By removing the balance shaft assembly, you also gain ~2 liters of oil capacity IIRC. The only real cons to doing the 1.8 conversion is the cost of parts and a marginal increase in NVH. Some people have had oil pressure issues with the conversion (Mec wiped a main bearing) but others have been successful. I’m not sure what the cause of that is. I decided that I wasn’t willing to get experimental with an engine I just spent nearly $6k building. Maybe I’ll consider it down the road though.

^^ paragraphs needed :slight_smile:


As suspected, here’s the broken oil pump drive chain

#3 main bearing was the only bearing to show any damage.

Everything else on the crank looks good. I think I’m going to bring it to the machine shop and get it checked out and polished up before trying to sell it.

Take this comment with a grain of salt and please correct me if I am wrong since I inly look at this briefly.
The way I see it the only reason the 1.8 oil pump conversion would fail is when drilling through the block, this has to be extremely well measured and done to creat a proper New flow, no?
But Is it worth the risk, For 2hp?

It’s been a while sine I’ve read up on it, but I remember there being some blocks that did not need any drilling.

Good information have you ever done this mod.

For as far as I understood aluthman this was required on every FSI block. But like I said I looked at it briefly. My FSI is still in crawling steps to becoming a stage 3, which is when I plan on stripping down to a bare block to build from ground up and I look at this mod. So to answer also at Justin question, no I have not performed this myself.
All my info is based on reading online, hence why: take it with a grain of salt lol

Put this question up on vendorzine or any of the mkv or a3/a4 forums and see what it fishes… Sometimes you do get lucky to hear someone out there that actually know what they are talking about - they are probably from here lmao.

With all that said, hence the technical involvement this would take and the budget involved to get a reputable shop that would know how to do this, I would second though this mod (that’s what I did for me stage 3 project)
Is this block gonna be used for a racing purpose, maybe I would invest in this. For me, spirited drivers/weekend warriors I didn’t see the investment worth the return.
My 2c

Also please note I only researched info for this on a 2.0 FSI. Maybe it’s a different info for tsi engines.

(Sorry for all the bad English on my posts, typing on the phone while working is always a pain lol)

According to the FAQ on IE’s crank girlde kit (which includes the oil pump conversion), some blocks are already drilled. It’s a mounting bolt hole that may need to be drilled for the oil pump chain tensioner.
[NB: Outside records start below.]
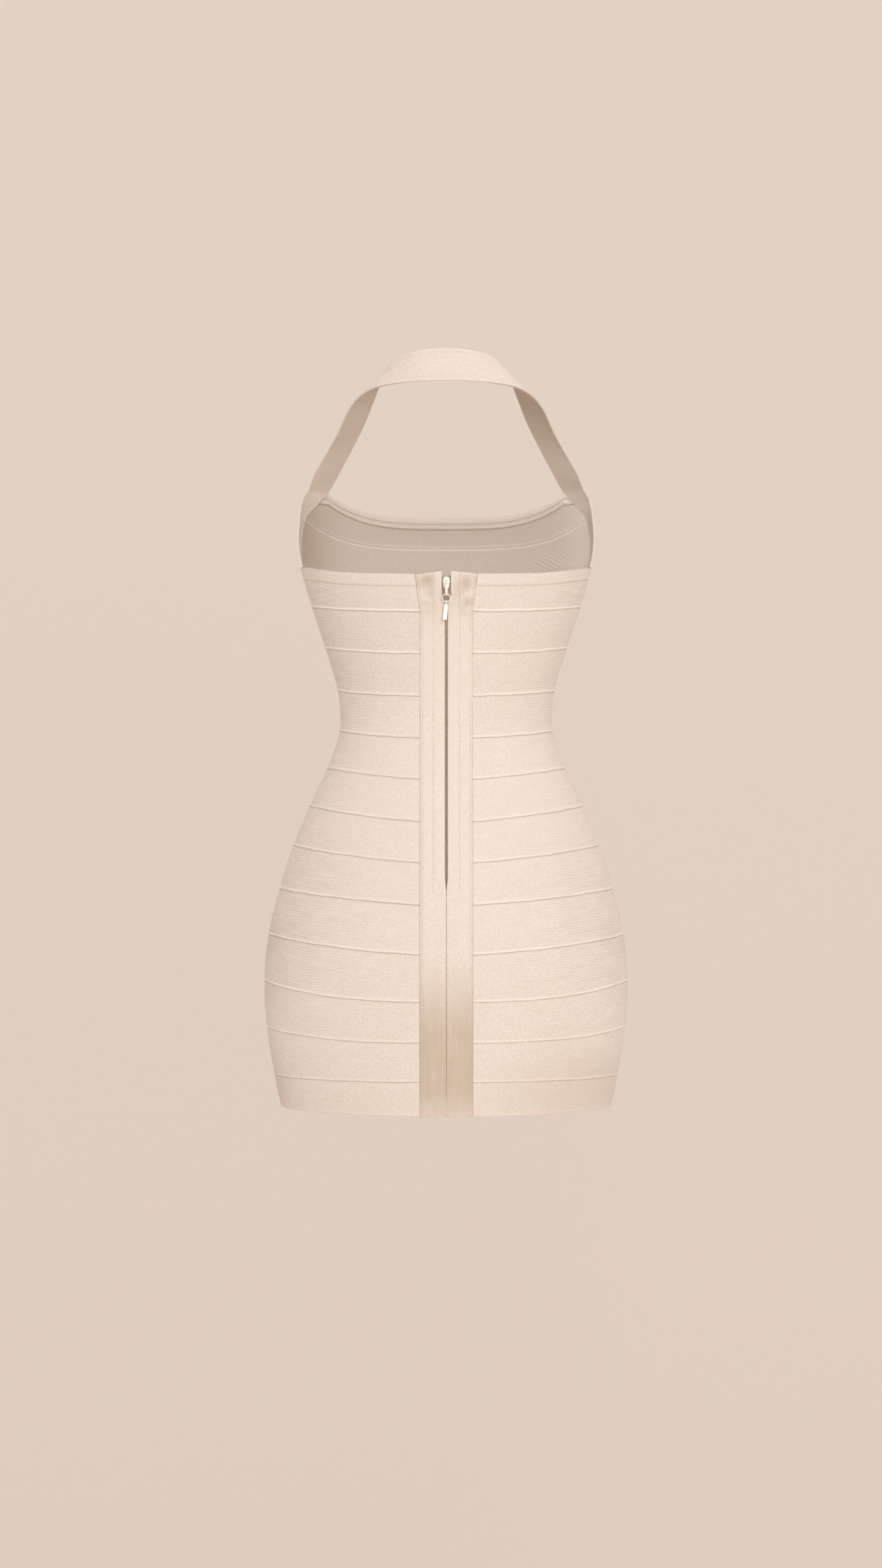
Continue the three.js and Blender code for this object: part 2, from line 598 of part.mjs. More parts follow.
function makeBar() {
  const eyeZ = PULL_AXIS_Z - 2 * RING_RADIUS;
  const eyeShape = new THREE.Shape();
  eyeShape.absarc(0, 0, BAR_EYE, 0, 2 * Math.PI, false);
  const hole = new THREE.Path();
  hole.absarc(0, 0, PIVOT_HOLE, 0, 2 * Math.PI, true);
  eyeShape.holes.push(hole);
  const eye = sidePlate(eyeShape, BAR_EYE_WIDTH);
  const half = BAR_WIDTH / 2;
  const top = -BAR_EYE + 0.4;
  const bottom = -BAR_LENGTH;
  const outline = new THREE.Shape();
  outline.moveTo(-BAR_EYE_WIDTH / 2, top);
  outline.lineTo(BAR_EYE_WIDTH / 2, top);
  outline.quadraticCurveTo(half, top - 0.6, half, top - 2.4);
  outline.lineTo(half, bottom + 1);
  outline.quadraticCurveTo(half, bottom, half - 1, bottom);
  outline.lineTo(-half + 1, bottom);
  outline.quadraticCurveTo(-half, bottom, -half, bottom + 1);
  outline.lineTo(-half, top - 2.4);
  outline.quadraticCurveTo(-half, top - 0.6, -BAR_EYE_WIDTH / 2, top);
  const extrusion = { depth: BAR_THICKNESS, bevelEnabled: false, curveSegments: 4 };
  const blade = new THREE.ExtrudeGeometry(outline, extrusion);
  blade.rotateX(Math.PI / 2);
  blade.translate(0, BAR_THICKNESS / 2, 0);
  const mesh = namedMesh('zip_pull_bar', fromSolid(toSolid(eye).add(toSolid(blade))), PAINTED_METAL);
  mesh.position.set(0, pullAxisY, eyeZ);
  return mesh;
}

const garment = new THREE.Group();
for (let index = 0; index < BAND_EDGES.length - 1; index += 1) garment.add(makeBand(index));
const topBand = (angle) => edgeHeight(BAND_EDGES[0], angle);
garment.add(makeFrontStrip('front_upper_1', NECK_PROFILE, necklineHeight, frontSeamHeight));
garment.add(makeFrontStrip('front_upper_2', BUST_PROFILE, frontSeamHeight, topBand));
garment.add(makeStrap());
garment.add(makePlacket('placket_left', -1), makePlacket('placket_right', 1));
garment.add(makeTape('zip_tape_left', -1), makeTape('zip_tape_right', 1));
garment.add(makeSlider(), makeRing(), makeBar());

const dress = new THREE.Group();
garment.position.set(0, -(NAPE_OUTER_Y + STRAP_THICKNESS), -NAPE_Z);
dress.add(garment);

export default dress;
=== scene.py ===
import math
from functools import partial

import bpy
import numpy as np
from mathutils import Matrix, Vector


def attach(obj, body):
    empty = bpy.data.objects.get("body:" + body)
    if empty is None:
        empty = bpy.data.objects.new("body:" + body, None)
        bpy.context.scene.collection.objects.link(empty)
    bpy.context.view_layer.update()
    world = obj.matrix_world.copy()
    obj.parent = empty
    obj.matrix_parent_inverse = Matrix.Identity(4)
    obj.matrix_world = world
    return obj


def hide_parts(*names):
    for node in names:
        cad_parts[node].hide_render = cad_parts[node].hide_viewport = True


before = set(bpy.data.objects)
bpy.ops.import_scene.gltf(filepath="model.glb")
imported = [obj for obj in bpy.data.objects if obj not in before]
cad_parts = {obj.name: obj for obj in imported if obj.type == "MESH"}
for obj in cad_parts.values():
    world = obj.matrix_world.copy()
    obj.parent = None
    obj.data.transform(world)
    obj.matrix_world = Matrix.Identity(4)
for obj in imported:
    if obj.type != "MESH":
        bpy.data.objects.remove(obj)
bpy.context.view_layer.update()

bl_info = {
    "name": "Bandage Knit Dress",
    "version": (1, 0, 0),
    "blender": (4, 5, 0),
    "location": "3D View > Sidebar > Dress",
    "description": "Builds the cloth, zip and stitching of a bandage knit mini dress on its frame",
    "category": "Object",
}

# Garment sizes are in millimetres: z is the height above the hem, and y is measured from the plane of
# the side seams
MM = 0.001
SIDE = math.pi / 2
NAPE_POINT = np.array([0.0, -59.2, 729.2])
SEAM_GAP = 0.3
SHOWN_GAP = 0.12
ARMHOLE_SHOWN_GAP = 0.2
TRIM_WALL = 1.8

# Hems, the ridge over a seam and the tuck under it
BACK_HEM_DEPTH = 11.5
NECK_HEM_DEPTH = 11.0
HEM_RIDGE_SHARE = 0.2
TUCK_DEPTH = 0.26
TUCK_LENGTH = 0.36

# Fine rows of a strip as mm from its edges, columns of the grids, and passes that fit a grid to its edges
TOP_ROWS = (0.35, 0.9, 1.7, 2.7)
BOTTOM_ROWS = (0.3, 0.7, 1.1, 1.5, 1.9, 2.4, 3.2, 4.2)
BAND_COLUMNS = 260
FRONT_COLUMNS = 190
STRAP_COLUMNS = 400
GRID_PASSES = 14

# Placket strips and their sewn lines
PLACKET_OUTER_X = 25.5
PLACKET_TOP_OUTER_X = 30.5
PLACKET_FLARE_FROM_Z = 487.5
PLACKET_TOP_Z = 524.0
PLACKET_BOTTOM_Z = -1.2
OUTER_STITCH_INSET = 2.3
INNER_STITCH_X = 12.7

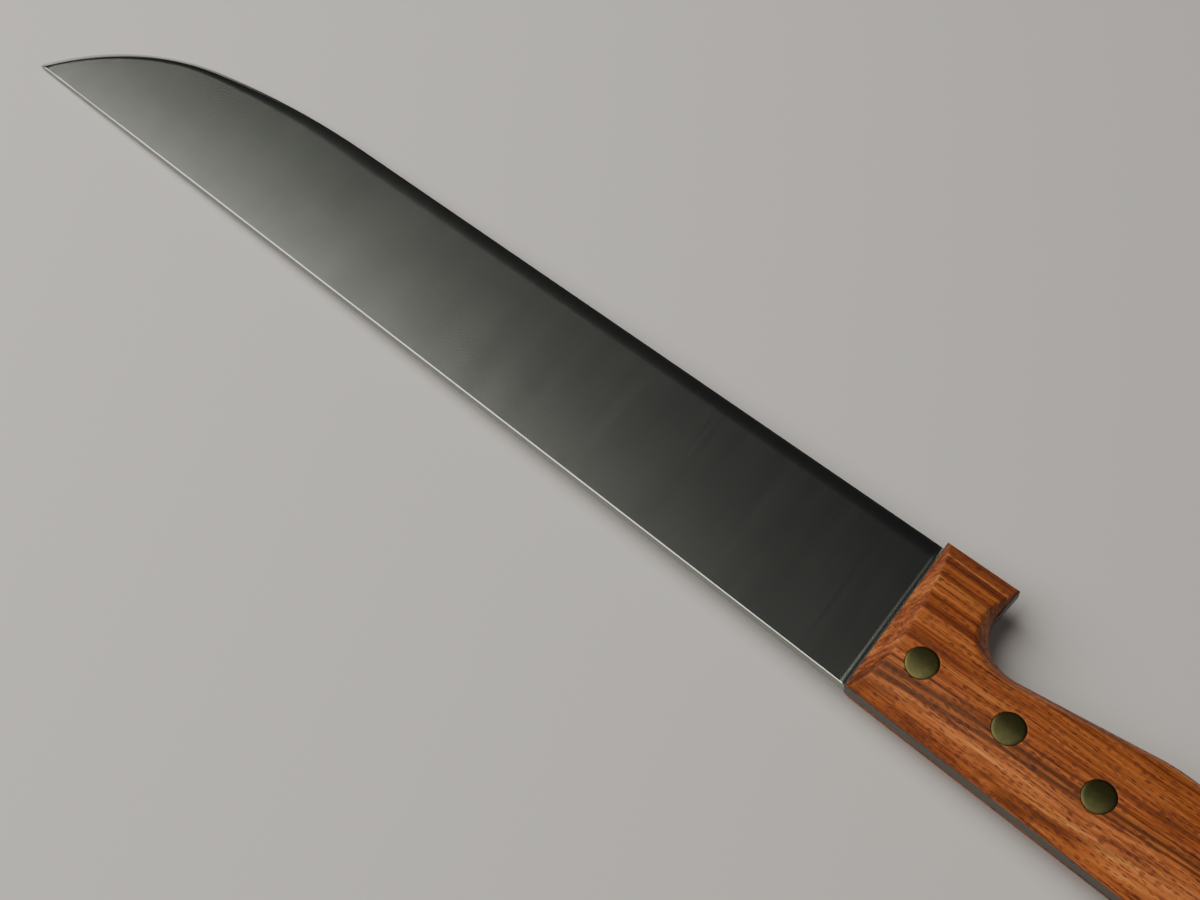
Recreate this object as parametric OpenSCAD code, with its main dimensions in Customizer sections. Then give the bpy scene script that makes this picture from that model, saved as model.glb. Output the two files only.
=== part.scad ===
// Large straight-backed kitchen knife: one steel forging, blade and full tang,
// between two wooden scales that are held by flush two-part brass rivets.
// The knife lies on its side: +X runs to the point, +Y to the spine, +Z up.

/* [Blade] */
// Length of the blade, from the front of the handle at the spine to the point
blade_len = 290.6; // [260:0.1:340]
// Height of the blade at the handle, from spine to cutting edge
heel_height = 44.8; // [42:0.1:50]
// Angle between the cutting edge and the spine, in degrees
edge_taper = 1.8; // [1:0.1:2.5]
// Distance from the handle at which the cutting edge begins to curve
belly_start = 200; // [170:1:210]
// Radius of the belly, the first and flatter curve of the edge
belly_r = 240; // [200:1:260]
// Slope of the edge where the belly passes into the nose, in degrees
nose_slope = 14; // [10:0.5:16]

/* [Grind] */
// Thickness of the steel at the handle, which is also the tang's
stock = 3; // [2.4:0.1:4]
// Thickness at the heel's lower corner, before the edge is ground
heel_thick = 1.5; // [1.2:0.1:2]
// Thickness at the point of the spine, before the edge is ground
point_thick = 2; // [1.4:0.1:2.4]
// Width of the rounded band behind the cutting edge
band_w = 4.5; // [3:0.1:6]
// Thickness of the blade where the band begins
band_thick = 1.56; // [1.2:0.02:1.8]
// Width of the ground bevel of the cutting edge
bevel_w = 0.9; // [0.5:0.1:1.5]
// Thickness of the blade at the top of the bevel
bevel_thick = 0.56; // [0.4:0.02:0.8]
// Flat left on the cutting edge, so that it isn't a knife edge in the model
edge_thick = 0.1; // [0.05:0.01:0.2]
// Easing of the two sharp corners along the spine
spine_ease = 0.4; // [0.2:0.1:0.8]

/* [Handle] */
// Half of the handle's thickness, from the middle of the tang to the crown
crown_z = 9.2; // [8:0.1:11]
// Distance of the crown's ridge from the spine
crown_y = 14.5; // [10:0.1:18]
// Radius of the crown on the spine's side
shoulder_r = 20; // [17:0.5:26]
// Radius of the crown on the cutting edge's side
crown_r = 72; // [60:1:90]
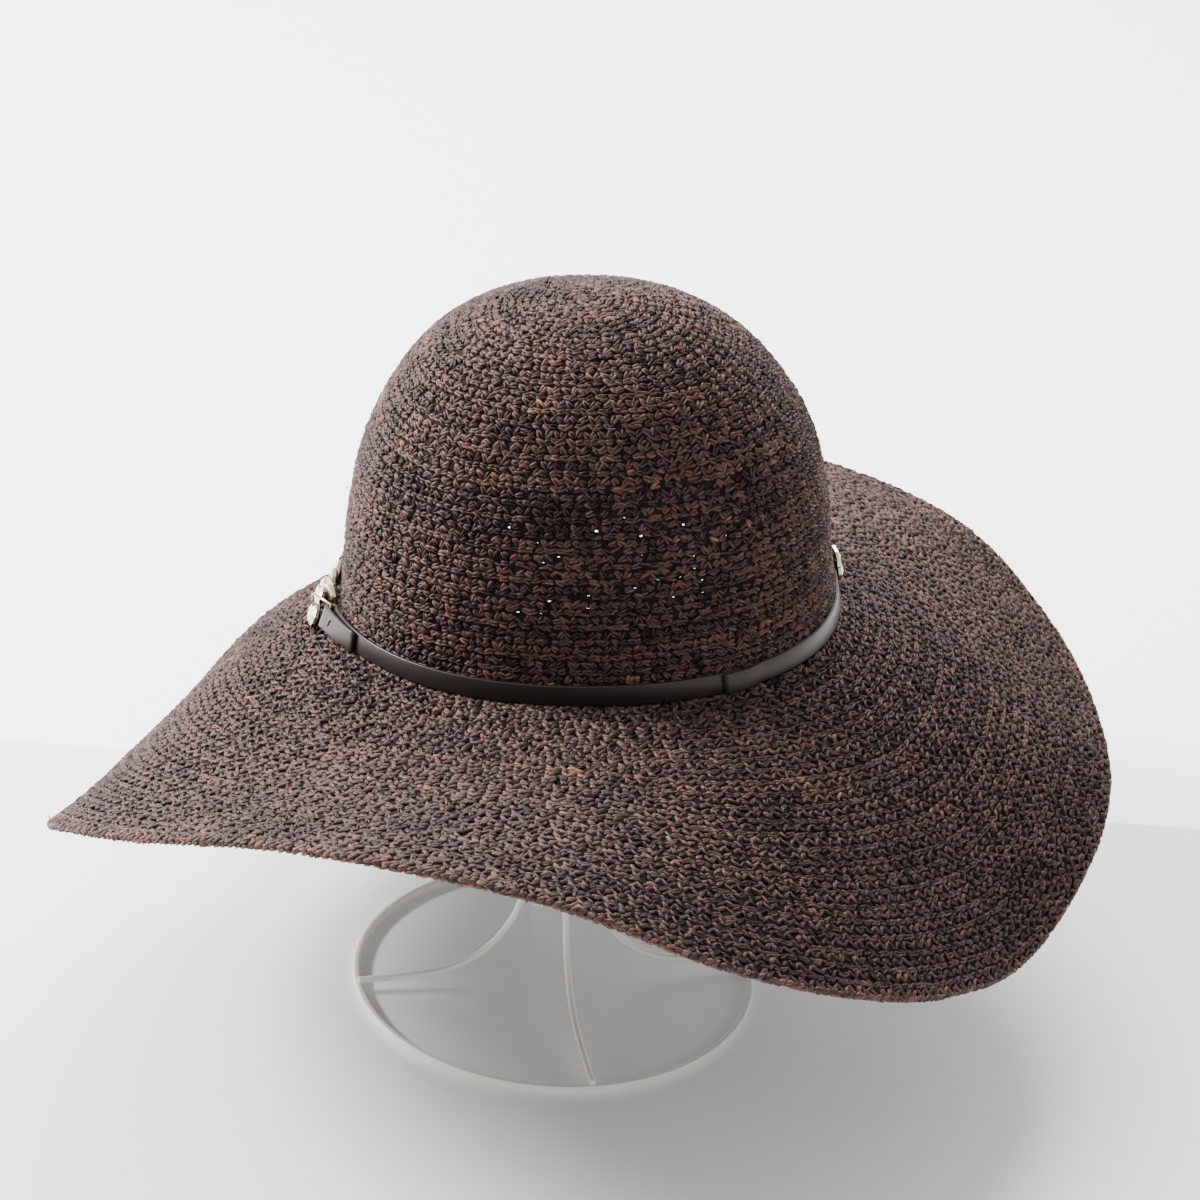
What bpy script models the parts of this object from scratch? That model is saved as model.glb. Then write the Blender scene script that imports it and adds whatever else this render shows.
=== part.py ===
"""Wide-brimmed raffia hat with a leather strap and hammered metal ornaments, on a wire hat stand.

Everything is in metres, +Z up.  X runs across the hat, ear side to ear side of the picture, and Y
runs away from the viewer.  The origin lies on the floor, under the middle of the brim.

The hat is modelled in its own frame, whose XY plane is the line where crown and brim meet.  That
frame is then seated on the stand with a slight tilt.
"""
import math
from collections import namedtuple

import bmesh
import bpy
import numpy as np
from mathutils import Matrix, Vector, noise

MM = 0.001

# Hat sizes
CROWN_LENGTH = 202 * MM
CROWN_WIDTH = 168 * MM
CROWN_HEIGHT = 136 * MM
BRIM_WIDTH = 147 * MM
OVAL_FULLNESS = 2.18
STRAW_WALL = 2.4 * MM
HAT_TILT = math.radians(4.4)
HAT_HEIGHT = 185 * MM
HAT_SHIFT = 4 * MM

# Strap sizes
STRAP_HEIGHT = 8.6 * MM
STRAP_THICKNESS = 1.3 * MM
STRAP_LIFT = 0.4 * MM

# Metal ornament sizes
NUGGET_LENGTH = 14 * MM
NUGGET_HEIGHT = 13 * MM
NUGGET_THICKNESS = 3.4 * MM
BAR_RADIUS = 0.65 * MM
LOOP_SLACK = 0.3 * MM

# Stand sizes
RING_RADIUS = 85 * MM
RING_HEIGHT = 4 * MM
RING_THICKNESS = 2.2 * MM
WIRE_RADIUS = 1.5 * MM
WAIST_RADIUS = 9 * MM
WELD_DEPTH = 0.8 * MM
LEG_TURN = math.radians(13.5)

# Clearance between pieces that touch on the real hat
GAP = 0.3 * MM

# Facets
CROWN_SIDES = 54
CROWN_ROWS_BETWEEN = 2
BRIM_SIDES = 90
STRAP_STEP = 4
LEG_STEPS = 30
RING_SIDES = 72

# Crown sections from the foot to the top.  height is a share of CROWN_HEIGHT, length and width are
# shares of the half length and half width, and lean moves the section along X as a share of the
# half length.
CrownRow = namedtuple("CrownRow", "height length width lean")
CROWN = (
    CrownRow(height=0.000, length=1.000, width=1.000, lean=0.000),
    CrownRow(height=0.180, length=0.974, width=0.990, lean=-0.006),
    CrownRow(height=0.360, length=0.950, width=0.968, lean=0.002),
    CrownRow(height=0.540, length=0.896, width=0.925, lean=0.007),
    CrownRow(height=0.700, length=0.792, width=0.835, lean=0.004),
    CrownRow(height=0.840, length=0.640, width=0.690, lean=-0.004),
    CrownRow(height=0.940, length=0.434, width=0.470, lean=-0.011),
    CrownRow(height=0.988, length=0.212, width=0.225, lean=-0.015),
    CrownRow(height=1.000, length=0.000, width=0.000, lean=-0.015),
)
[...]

You live and you learn. I didn’t look at the IE girdle + pump.
I was basing all my research on the usp Motorsport kit only. Since it was the only 1.8t oil pump conversion I found.
Man… Now you put that back in my head! Lol

I came across this when I was doing research and now reading it again some people even had some of the same problems you had, scaring and marks on the crankshaft and what not. But overall it’s still a “don’t make much a difference” across the board. But again, I guess because these engines are not being used for a very specific purpose like racing.

Isn’t the whole purpose of your rebuild though for resale? I can see how this will be cost effect bearing in mind the cost of a Oem pump and shaft, but how to explain the person you selling the engine to, you need an extra quart of oil?

I guess I never said it, but I am parting out this motor instead of rebuilding it. The block is 100% fine as are some small things like intake mani, oil pan, timing chain cover, and injectors. The crank should be fine after getting the journals polished.

Thats a whole different game. Then you are just fine, you definitely got your money’s worth.

Can you pm me a photo of the coolant flange on that engine?
Mine broke the tabs for the vacuum line that runs to the brake booster and eventually I will replace it. If you have it there I will snatch it from you.

The coolant flange was gone when I got the engine. Are to referring to the plastic nipple on the vacuum pump?

This is the guy. So basically it’s routed from the vacuum pump you showed, through the valve, down to this coolant flange (thin nipples) to the brake booster.
Such a poor design from Audi imho. A simple vacuum line from that valve to the booster and all my rough idle problems I chased for almost a year were gone…

What kind of rough idle problems did you have? I occasionally get light surging in vacuum (as shown on boost gauge) while rpms seem to remain pretty constant. Maybe this is my issue also.

I was getting a slight rpm raise (about 500 rpms) only after engine was warm and very sporadic. I did notice a small boost surge but it was accompanied by the rpm.
Also boost would not go over 15 psi (stage 2 tune on a k03)

My whole going through to find was the obvious smoke test, pressure test blah blah, everything was fine.
Than I started replacing everything till I went to replace that valve and when I went to unhook it from the flange the nipple came out with the whose. Same thing with the side that connects to the brake booster.

To bypass, cut the line that goes down towards flange out of the barf on the valve, attach a new vacuum hose (if memory serves me right the Inner diameter of the hose is 3/8") and connect to the barf on the brake booster nipple. I used some hose clamps in the ends just to make sure it didn’t come off from it and I routed the hose the same “length” as originally, so it goes down to the flange and up but its bypassing it.

Sorry posted the same image twice.

Also. Rpm would go up by 600-1000rpm when pressing the brake pedal hard while idling. (Pumping them)

That’s how I started looking into those hoses.